Her sandwiches include peanut butter and jelly on sourdough bread, a goat cheese in balsamic reduction sauce wrap and a grilled chicken wrap with homemade pesto mayo and sourdough grilled cheese with Gruyere. She makes quesadillas, burgers and hot dogs on her grill and does chicken wings, fries and oversized onion rings in her frialator.

“People love the onion rings,” Berger said as she loaded two orders into the wire basket and lowered it into the sparkling clean fryer.

Her prices are appealing too, from $2.50 for the grilled banana bread to $7.95 for an overstuffed wrap. Nothing is more than $10.

“I get a lot of workers who order ahead so they can grab lunch on the road,” she said. “And people just driving by are now stopping in.”

The cheerfully-colored trailer with its ‘50s-style graphics by an Albany-based artist is eye-catching, a salute to mid-century diners and TV’s “Happy Days.” The two wayside picnic tables with large green umbrellas offer diners great spots to sit and look at the mountains while eating.

Above: The BLT Wrap and onion rings at Nina's Home Cooking. Photo by Janel Bladow.

The trailer is in the parking lot of Creamery Millwork, a business owned by Berger's husband John on Route 42. John Berger is a woodworker and custom cabinetmaker.

“I tell John he got a seasoned cook,” Nina Berger said. “I started cooking with my mom when I was nine years old.”

Nina and her family moved upstate from Long Island in the 1970s when she was in sixth grade. She and John were high school sweethearts at Hunter High School. They have two daughters, Arielle of Cold Spring and Grace, who lives in Bethesda, Maryland.

“I learned everything through practice and watching TV cooking shows,” she said. “I’m like the Julie who cooked all of Julia Child’s recipes.” 

Berger's food truck business is a second career for Nina. She taught everything from first through sixth grades and was tenured at Hunter Elementary School until she was laid off in 2012 when enrollment dropped.

“I wanted to give back to the school because I loved going to school there,” she said. “I wanted children today to get the quality education I got when I was a kid.

Above: Moira Taylor and John Enochty enjoy breakfast wraps. Photo by Janel Bladow. 

“I had a blast teaching. I’d bring kids to John’s shop to build bat and bird houses,” she said. “Now I have customers dropping in telling me that they still have their bat or bird house. I still have a lot of fun.”

The inspiration for Berger's trailer came from the road.

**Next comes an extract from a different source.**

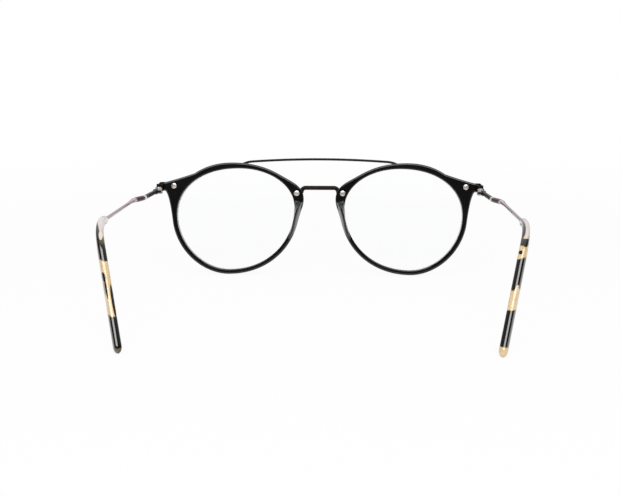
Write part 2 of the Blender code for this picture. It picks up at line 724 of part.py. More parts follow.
def build_arm(side, name):
    """Collar, long thin arm, and the core that runs on inside the tip."""
    wide, tall = COLLAR_HALF
    wire = ARM_WIRE_R
    stations = []
    for share, size in ((0, 0.72), (0.05, 0.9), (0.15, 1.0), (0.38, 1.0), (0.55, 0.84),
                        (0.78, 0.66), (1.0, 0.0)):
        length = COLLAR_START + COLLAR_LENGTH * share
        width = wide * size if share < 0.6 else max(wire, wide * size)
        stations.append((length, width, max(wire, tall * size)))
    start = COLLAR_START + COLLAR_LENGTH
    end = TIP_START + CORE_LENGTH
    steps = 30
    stations += [(mix(start, end, i / steps), wire, wire) for i in range(1, steps + 1)]
    arm = temple_loft(stations, 12, 2.0, name, side)
    socket = [(length, TENON_R + FIT, TENON_R + FIT) for length in
              (COLLAR_START - 1, COLLAR_START + TENON_LENGTH / 2,
               COLLAR_START + TENON_LENGTH + GAP)]
    return combine(arm, temple_loft(socket, 10, 2.0, "socket", side), "DIFFERENCE")


def build_tip(side, name):
    """Acetate tip: slim at the arm, fuller past the ear, round at its end."""
    wide, tall = TIP_HALF
    end = temple_length()
    bend_end = BEND_START + BEND_RADIUS * math.radians(BEND_ANGLE)
    stations = [(TIP_START, 0.85, 1.0), (TIP_START + 0.5, 1.0, 1.2)]
    for i in range(12):
        share = i / 11
        length = mix(TIP_START + 2, bend_end + 3, share)
        grow = ease(share * 1.6)
        stations.append((length, mix(1.15, wide, grow), mix(1.4, tall, grow)))
    stations.append((end - 4, wide, tall))
    for share in TIP_END_SHARES:
        size = end_size(share)
        stations.append((end - TIP_ROUND * (1 - share), wide * size, tall * size))
    tip = temple_loft(stations, 16, 3.0, name, side)
    steps = 14
    first, last = TIP_START - 1, TIP_START + CORE_LENGTH + GAP
    radius = ARM_WIRE_R + FIT
    bore = [(mix(first, last, i / steps), radius, radius) for i in range(steps + 1)]
    return combine(tip, temple_loft(bore, 12, 2.0, "bore", side), "DIFFERENCE")


# ---- Assembly ----------------------------------------------------------------------------
def empty(name, location, parent=None):
    obj = bpy.data.objects.new(name, None)
    obj.location = location
    obj.parent = parent
    bpy.context.scene.collection.objects.link(obj)
    return obj


def finish(obj, material, parent, pivot):
    """Give the piece its material, and its origin on the joint axis or the root."""
    obj.data.materials.clear()
    obj.data.materials.append(material)
    obj.data.transform(Matrix.Translation(-pivot))
    obj.data.shade_smooth()
    obj.data.set_sharp_from_angle(angle=math.radians(35))
    obj.parent = parent


def settle(root):
    """Stand the glasses on the ground and centre their depth on the origin."""
    bpy.context.view_layer.update()
    points = [obj.matrix_world @ vert.co for obj in bpy.data.objects
              if obj.type == "MESH" for vert in obj.data.vertices]
    depths = [p.y for p in points]
    root.location = (0, -(min(depths) + max(depths)) / 2, -min(p.z for p in points))
    bpy.context.view_layer.update()


def main():
    for obj in list(bpy.data.objects):
        bpy.data.objects.remove(obj)
    paint = {name: make_material(name) for name in MATERIALS}
    root = empty("eyeglasses", (0, 0, 0))
    origin = Vector((0, 0, 0))
    finish(build_bridge("nose_bridge"), paint["black_metal"], root, origin)
    finish(build_brow_bar("brow_bar"), paint["black_metal"], root, origin)
    for side, word in ((1, "left"), (-1, "right")):
        fixed = (
            (build_rim(side, f"{word}_rim"), "black_acetate"),
            (build_lens(side, f"{word}_lens"), "clear_lens"),
            (build_pad(side, f"{word}_nose_pad"), "black_acetate"),
            (build_endpiece(side, f"{word}_endpiece"), "black_metal"),
            (build_front_screw(BRIDGE_SCREW, side, f"{word}_bridge_screw"), "bright_steel"),
            (build_front_screw(ENDPIECE_SCREW, side, f"{word}_endpiece_screw"), "bright_steel"),
            (build_hinge_screw(side, f"{word}_hinge_screw"), "bright_steel"),
        )
        for obj, material in fixed:
            finish(obj, paint[material], root, origin)
        pivot = world(side * HINGE_X, HINGE_Y, HINGE_Z)
        temple = empty(f"{word}_temple_axis", pivot, root)
        moving = (
            (build_hinge_bar(side, f"{word}_hinge_bar"), "black_metal"),
            (build_arm(side, f"{word}_temple_arm"), "rose_gunmetal"),
            (build_tip(side, f"{word}_temple_tip"), "tortoise_acetate"),
        )
        for obj, material in moving:
            finish(obj, paint[material], temple, pivot)
    settle(root)


main()
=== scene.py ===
"""Double-bridge acetate eyeglasses, dressed for a studio picture.

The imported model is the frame.  Every visible piece is drawn again here, finer and smooth,
in the same place: acetate rims, lenses and saddle pads, lacquered metal fittings, polished
temples and tortoise tips.  Sizes are in millimetres; the pieces are in metres.
Left is the wearer's left, at +X.  The wearer's side is +Y.
"""

import json
import math

import bmesh
import bpy
from mathutils import Matrix, Vector


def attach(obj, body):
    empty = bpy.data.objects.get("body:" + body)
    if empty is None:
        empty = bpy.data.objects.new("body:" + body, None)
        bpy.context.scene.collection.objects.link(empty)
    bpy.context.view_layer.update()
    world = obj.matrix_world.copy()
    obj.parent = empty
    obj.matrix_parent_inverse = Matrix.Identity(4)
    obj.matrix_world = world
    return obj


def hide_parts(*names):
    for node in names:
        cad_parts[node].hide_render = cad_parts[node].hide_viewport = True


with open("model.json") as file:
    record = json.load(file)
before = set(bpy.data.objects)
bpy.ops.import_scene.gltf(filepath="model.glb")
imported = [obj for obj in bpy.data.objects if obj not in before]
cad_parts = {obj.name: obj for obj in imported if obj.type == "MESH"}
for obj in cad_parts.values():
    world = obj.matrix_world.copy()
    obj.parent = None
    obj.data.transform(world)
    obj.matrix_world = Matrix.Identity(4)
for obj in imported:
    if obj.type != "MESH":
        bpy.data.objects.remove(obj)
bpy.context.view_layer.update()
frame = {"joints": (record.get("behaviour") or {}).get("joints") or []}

bl_info = {
    "name": "Double-bridge eyeglasses",
    "version": (1, 0, 0),
    "blender": (4, 5, 0),
    "location": "View3D > Sidebar > Eyeglasses",
    "description": "Builds double-bridge acetate eyeglasses with folding metal temples",
    "category": "Add Mesh",
}

MM = 0.001

# ---- Sizes shared by the pieces, in millimetres -------------------------------------------
LENS_WIDTH = 49.0
LENS_HEIGHT = 42.5
LENS_SPAN = 21.3
TOP_SHIFT = -1.5
BOTTOM_SHIFT = 3.1
TEMPLE_RISE = 1.4
NOSE_RISE = 5.2
LENS_THICKNESS = 1.3
LENS_BULGE = 2.2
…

Nina and John would take long rides around the country on their Harley Davidson motorcycle, often stopping at food trucks parked along the blue highways. Berger designed and had hers custom-built in Florida.

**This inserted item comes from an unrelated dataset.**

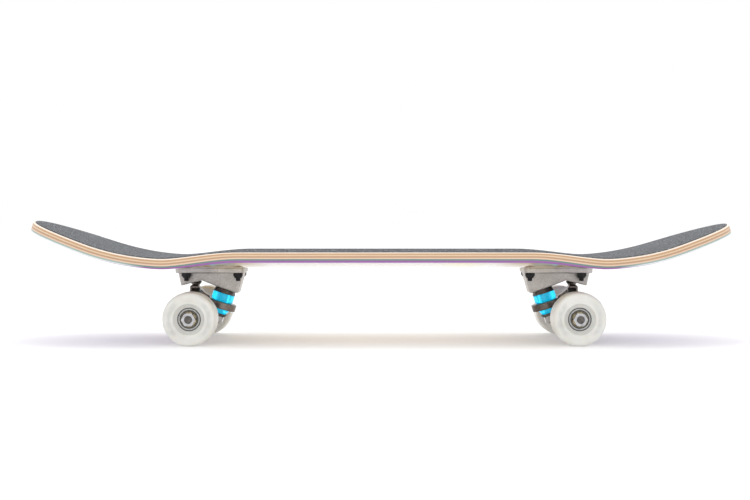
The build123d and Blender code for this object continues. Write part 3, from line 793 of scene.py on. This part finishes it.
def make_bushings():
    """Clear urethane bushings between the baseplate and the hanger."""
    for truck, sign in TRUCKS.items():
        for part, profile in BUSHINGS.items():
            name = truck + "_" + part
            place = stack_frame(sign)
            rows = finer(profile, 0.7)
            mesh = mesh_from(name + "_urethane", *lathe(rows, place, 72), 50)
            piece = add_object(name + "_urethane", mesh)
            piece.data.materials.append(MATERIALS["clear_urethane"])
            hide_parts(name)
            ends = (0, 13.8) if part == "top_bushing" else (28.0, 21.2)
            start, end = (place @ Vector((0, 0, height)) * MM for height in ends)
            tuple(start)
            tuple(end)
            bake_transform(piece)


def finer(profile, step):
    """A closed profile with its longer sides divided."""
    points = []
    for i, (radius, height) in enumerate(profile):
        after = profile[(i + 1) % len(profile)]
        length = math.hypot(after[0] - radius, after[1] - height)
        parts = max(1, round(length / step))
        for k in range(parts):
            share = k / parts
            points.append((radius + (after[0] - radius) * share, height + (after[1] - height) * share))
    return points


# ---- Wheels -------------------------------------------------------------------------------
def wheel_profile():
    """One half of the wheel's section as (radius, distance from the middle), core to tread."""
    half = WHEEL_WIDE / 2
    points = [(9.6, 0), (9.6, 5), (11.0, 5), (11.0, 11.7), (11.3, 12.0), (11.9, 12.15)]
    points += [(15.2, half - 1.1), (15.55, half - 0.45), (16.1, half - 0.08), (16.8, half)]
    points += [(18.0, half), (18.15, half - 0.12), (18.45, half - 0.12), (18.6, half), (22.0, half)]
    for i in range(1, 15):
        t = i / 14
        out = (1 - t) ** 2 * 22.6 + (2 * t * (1 - t) + t * t) * WHEEL_R
        across = ((1 - t) ** 2 + 2 * t * (1 - t)) * half + t * t * 9.2
        points.append((out, across))
    return points + [(WHEEL_R, 5), (WHEEL_R, 0)]


def wheel_marks(place):
    """Plain raised bars and dots in two arcs on the wheel's outer face."""
    face = WHEEL_WIDE / 2
    marks = []
    for centre in (90, 270):
        for i in range(-5, 6):
            angle = math.radians(centre + 9 * i)
            turn = Matrix.Rotation(angle, 4, "Z") @ Matrix.Translation(Vector((20.4, 0, 0)))
            wide = 0.5 if i % 2 else 1.0
            bar = [(-1.3, -wide), (1.3, -wide), (1.3, wide), (-1.3, wide)]
            if i % 3 == 0:
                bar = [(-1.3, -wide), (-0.3, -wide), (-0.3, wide), (-1.3, wide)]
            marks.append(prism(bar, face - 0.1, face + 0.16, place @ turn))
    return marks


def make_wheels():
    """Four cast wheels."""
    half = wheel_profile()
    profile = half + [(radius, -across) for radius, across in reversed(half[1:-1])]
    for truck, sign in TRUCKS.items():
        for side, way in SIDES.items():
            name = truck + "_" + side + "_wheel"
            place = wheel_place(sign, way)
            body = mesh_from(name + "_tyre", *joined([lathe(profile, place, 128)] + wheel_marks(place)))
            piece = add_object(name + "_tyre", body)
            finished(piece, name, MATERIALS["wheel_urethane"], [name])


def wheel_place(sign, way):
    """The matrix at a wheel's middle, with Z pointing out along the axle."""
    centre = Vector((TRUCK_SHIFT + sign * (TRUCK_HALF + AXLE.x), way * WHEEL_Y, PLATE_TOP + AXLE.z))
    return frame_at(centre, (0, way, 0))


# Painted shade in the bearing's gaps: each dark ring's radius, half its width, and its face's distance from
# the wheel's middle.
GAP_SHADE_RINGS = [(7.6, 0.35, 11.93), (8.75, 0.5, 12.04), (11.35, 0.4, 12.12)]


def make_gap_shade_rings():
    """Thin dark rings of painted shade in the gaps inside, between and around each outer bearing's shield
    and race.
    """
    for truck, sign in TRUCKS.items():
        for side, way in SIDES.items():
            place = wheel_place(sign, way)
            rings = []
            for radius, half, face in GAP_SHADE_RINGS:
                low = face - 0.18
                rings.append(lathe([
                    (radius - half - 0.06, low), (radius - half, face),
                    (radius + half, face), (radius + half + 0.06, low),
                ], place, 96))
            name = truck + "_" + side + "_gap_shade"
            piece = add_object(name, mesh_from(name, *joined(rings)))
            # The rubber's near-black on these rings is painted shade in the gaps.
            finished(piece, truck + "_" + side + "_wheel", MATERIALS["rubber"])


# ---- CAD nodes kept as they are -----------------------------------------------------------
def dress_nodes():
    """Every CAD node still shown gets its slot's material."""
    slots = {part["node"]: part["material_slot"] for part in frame["record"]["subparts"]}
    for name, node in NODES.items():
        if node.hide_render:
            continue
        node.data.materials.clear()
        node.data.materials.append(MATERIALS[slots[name]])


# ---- Stage --------------------------------------------------------------------------------
CAMERA_PLACE = Vector((-6.9, -1514.0, 123.2))
CAMERA_LENS = 68.64
CAMERA_PITCH = math.radians(1.08)


def make_camera():
    """A long lens, side on, a little above the deck."""
    data = bpy.data.cameras.new("camera")
    data.lens = CAMERA_LENS
    data.sensor_width = 36
    data.clip_start = 0.01
    data.clip_end = 100
    camera = bpy.data.objects.new("camera", data)
    bpy.context.scene.collection.objects.link(camera)
    camera.location = CAMERA_PLACE * MM
    camera.rotation_euler = (math.pi / 2 - CAMERA_PITCH, 0, 0)
    bpy.context.scene.camera = camera


def make_floor():
    """A plain white floor."""
    size = 12000
    verts = [(-size, -size, 0), (size, -size, 0), (size, size, 0), (-size, size, 0)]
    floor = add_object("floor", mesh_from("floor", verts, [(0, 1, 2, 3)]))
    white = Shader("floor_white", color=(0.76, 0.76, 0.76), rough=0.8, Specular_IOR_Level=0.1)
    white.set("Emission Color", (1, 1, 1, 1))
    white.set("Emission Strength", 0.24)
    floor.data.materials.append(white.mat)


def area_light(name, place, target, size, power, color=(1, 1, 1)):
    """A soft square light aimed at a point; sizes in millimetres, power in watts."""
    data = bpy.data.lights.new(name, "AREA")
    data.size = size * MM
    data.energy = power
    data.color = color
    light = bpy.data.objects.new(name, data)
    bpy.context.scene.collection.objects.link(light)
    light.location = Vector(place) * MM
    aim = (Vector(target) - Vector(place)).to_track_quat("-Z", "Y")
    light.rotation_euler = aim.to_euler()


def ceiling_light(strength, spread, lean):
    """Wide even light from above, leaning forward from behind the board."""
    data = bpy.data.lights.new("ceiling", "SUN")
    data.energy = strength
    data.angle = math.radians(spread)
    light = bpy.data.objects.new("ceiling", data)
    bpy.context.scene.collection.objects.link(light)
    light.rotation_euler = (math.radians(-lean), 0, 0)


def make_light():
    """A white room with an even ceiling, a light overhead and a faint one from the front."""
    scene = bpy.context.scene
    scene.view_settings.view_transform = "Standard"
    world = bpy.data.worlds.new("white_room")
    scene.world = world
    world.use_nodes = True
    world.node_tree.nodes["Background"].inputs["Color"].default_value = (1, 1, 1, 1)
    world.node_tree.nodes["Background"].inputs["Strength"].default_value = 1.0
    ceiling_light(0.6, 70, 35)
    area_light("overhead", (0, 60, 1500), (0, 0, 0), 700, 3)
    area_light("front", (-500, -1500, 1000), (0, 0, 60), 1000, 0.8)


make_camera()
make_deck()
make_grip()
make_screw_threads()
make_castings()
make_plate_marks()
make_bushings()
make_wheels()
make_gap_shade_rings()
dress_nodes()
make_floor()
make_light()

“I bake everything here,” she said, showing off her stainless steel Imperial four-burner stove with its compact oven. “I make pound cakes, like chocolate zucchini bread; oversized peanut butter and chocolate chip cookies; even granola bars with pecans, pumpkin, honey and peanut butter.”

John mans a table at the Lexington Farmer’s Market every other week (10 a.m. to noon) where he sells Nina’s baked goods and other products, including chicken and beef jerkys.

Nina even has her own brand of fair trade organic coffee from Honduras, Guatemala and Sumatra. Ground or whole bean, it retails for $12 a pound. “It’s really good coffee,” she said.

Berger takes her truck on the road to events like the Tannersville Rubber Duck and Crazy Boat Race, which was held in May. She also caters private parties.

“We love Nina,” said Moira Taylor, who stopped by one Saturday morning in May with her husband, John Enochty, for a brunch of egg-and-cheese wraps. “This is a great stop for us. We know everything is fresh. She brings energy and life to the neighborhood.”

Nina and John once owned the house in West Kill that Taylor and Enochty bought for their weekend home.

Above: Nina's Home Cooking in Lexington. Photo by Janel Bladow. 

“There’s a connection,” said Enochty.

That's not the only connection. The couple also hired Nina and her trailer for their pre-Thanksgiving cocktail party last year.

“She brought her truck in,” he said. “She made mini meatballs, stuffed mushrooms and baked clams. Everyone raved about her food. It was a great success.”